Parsing a multi-line conditional expression causes exception - Unexpected token Token('QMARK', '?')
kartikp10 opened this issue · comments
Hello!
I have observed that parsing a ternary expression fails if the expression is using multiple lines. For example:
data "aws_iam_policy_document" "sample" {
source_json = (
length(var.sample_value) > 0
? data.aws_iam_policy_document.sample_reader.json
: ""
)
}
Loading this file with hcl2.load(file)
will result in this exception:
Traceback (most recent call last):
File "/Users/kpande/.pyenv/versions/3.9.4/lib/python3.9/site-packages/lark/parsers/lalr_parser.py", line 59, in get_action
return states[state][token.type]
KeyError: 'QMARK'
During handling of the above exception, another exception occurred:
Traceback (most recent call last):
File "/Users/kpande/Downloads/sampletf/hcl2_test.py", line 4, in <module>
dict = hcl2.load(file)
File "/Users/kpande/.pyenv/versions/3.9.4/lib/python3.9/site-packages/hcl2/api.py", line 9, in load
return loads(file.read())
File "/Users/kpande/.pyenv/versions/3.9.4/lib/python3.9/site-packages/hcl2/api.py", line 18, in loads
return hcl2.parse(text + "\n")
File "/Users/kpande/.pyenv/versions/3.9.4/lib/python3.9/site-packages/lark/lark.py", line 464, in parse
return self.parser.parse(text, start=start)
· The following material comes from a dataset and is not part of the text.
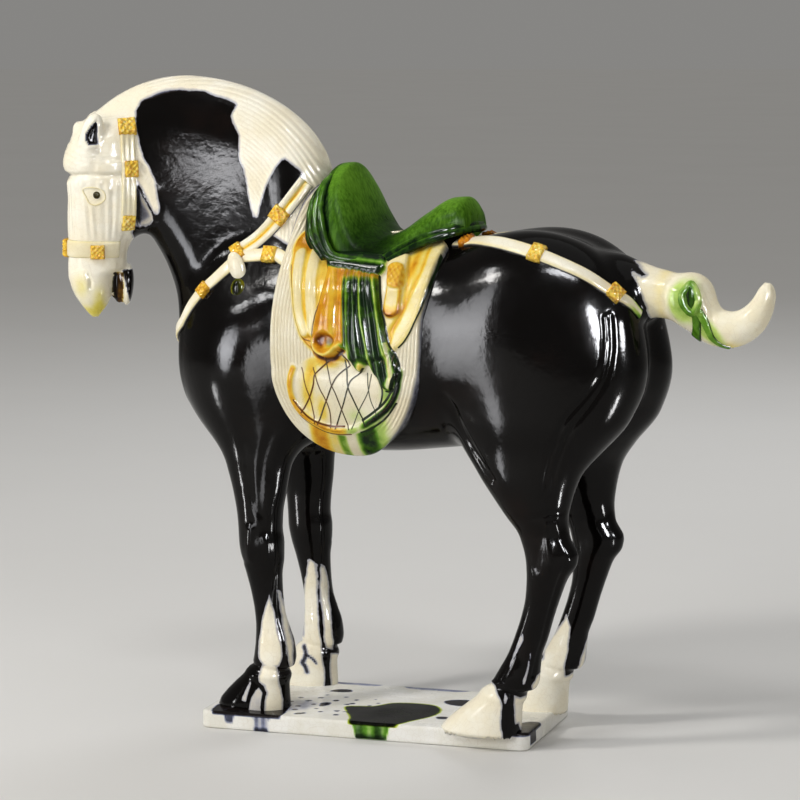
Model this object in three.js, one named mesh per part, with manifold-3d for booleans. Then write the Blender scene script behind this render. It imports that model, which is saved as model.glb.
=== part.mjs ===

File "/Users/kpande/.pyenv/versions/3.9.4/lib/python3.9/site-packages/lark/parser_frontends.py", line 115, in parse
return self._parse(token_stream, start)
File "/Users/kpande/.pyenv/versions/3.9.4/lib/python3.9/site-packages/lark/parser_frontends.py", line 63, in _parse
return self.parser.parse(input, start, *args)
File "/Users/kpande/.pyenv/versions/3.9.4/lib/python3.9/site-packages/lark/parsers/lalr_parser.py", line 35, in parse
return self.parser.parse(*args)
File "/Users/kpande/.pyenv/versions/3.9.4/lib/python3.9/site-packages/lark/parsers/lalr_parser.py", line 88, in parse
action, arg = get_action(token)
File "/Users/kpande/.pyenv/versions/3.9.4/lib/python3.9/site-packages/lark/parsers/lalr_parser.py", line 66, in get_action
raise UnexpectedToken(token, expected, state=state, puppet=puppet)
lark.exceptions.UnexpectedToken: Unexpected token Token('QMARK', '?') at line 4, column 5.
Expected one of:
* __ANON_1
* __ANON_0
* RPAR
* __ANON_2
If, however, the expression is in a single line, the parsing will work fine.
Also running into this. I wonder if its as simple as editing https://github.com/amplify-education/python-hcl2/blob/master/hcl2/hcl2.lark#L12 to be
conditional : expression new_line_or_comment? "?" new_line_or_comment? expression new_line_or_comment? ":" new_line_or_comment? expression
Yeah this should do it
conditional : expression new_line_or_comment? "?" new_line_or_comment? expression new_line_or_comment? ":" new_line_or_comment? expression new_line_or_comment?
Seems like adding the first new_line_or_comment?
confuses the parser so every time there's an expression and then a new line it expects a question mark. I assume it's because of LALR that checks only 1 token ahead.
As another method I tried adding the new_line_or_comment?
to the end of expression
rule so it looks like:
?expression : (expr_term | operation | conditional) new_line_or_comment?
but then some of the parsing also breaks.
Any ideas? @ianvonseggern1 @kartikp10
Yeah I noticed the same when I tried it :( Unfortunately I'm really not familiar with lark so I have very few ideas about what to try next
Raised a PR to fix this - #128
The PR was merged. This issue can be closed now.